# Newbie from Staffordshire



## Tallturtle (Apr 27, 2020)

Hi
I'm going looking to buy a 2012/13 TTS once lockdown is over.
As such I thought I'd check out the forums BEFORE buying the car, instead of afterwards, when I generally think, "If only I'd known that when I bought the car"
I'm pretty handy with the spanners, having ripped apart many cars and engines over the years. This forum seems to have more 'how to' info on it than you can shake a stick at, and lots of knowledgeable members, which is great.
The only thing I can't find is a list of not so obvious things to look for when buying the car. I won't be going for a soft top, so that excludes a whole bunch of issues straight away.
Any pointers?

Thanks


----------



## YELLOW_TT (Feb 25, 2004)

Welcome


----------



## Hoggy (May 8, 2002)

Hi, Welcome to the TTF
My standard reply for would be MK2 owners
Common Mk2 probs, saggy leather seats, noisy/failing window regulators, knocking steering racks, bonnet opening lever snaps & poor connections to rear lights, making them dim or loss of lights.

DSG, Get it nice & hot, check there is no delay on pulling away & no juddering when traveling very slowly, reversing up an incline or pulling into parking spot etc. Expensive to repair, but probably no more than a manuals clutch.
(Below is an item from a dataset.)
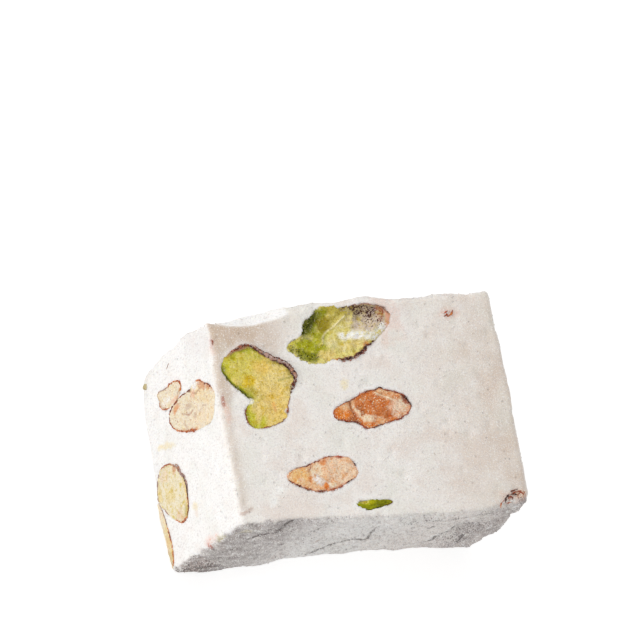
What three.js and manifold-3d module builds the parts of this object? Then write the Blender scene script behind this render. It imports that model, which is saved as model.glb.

Check thoroughly for any damp as drains block easily & any damp can cause future electrical prob.
There are many common places where water can get in & leaking windscreen seals are being reported recently.
Check the MK2 KB for water leak info.
Recent reports of rear chassis/floor corrosion, but that could just be that particular car.
Hoggy.


----------



## Tallturtle (Apr 27, 2020)

Nice one.
Thanks for the info


----------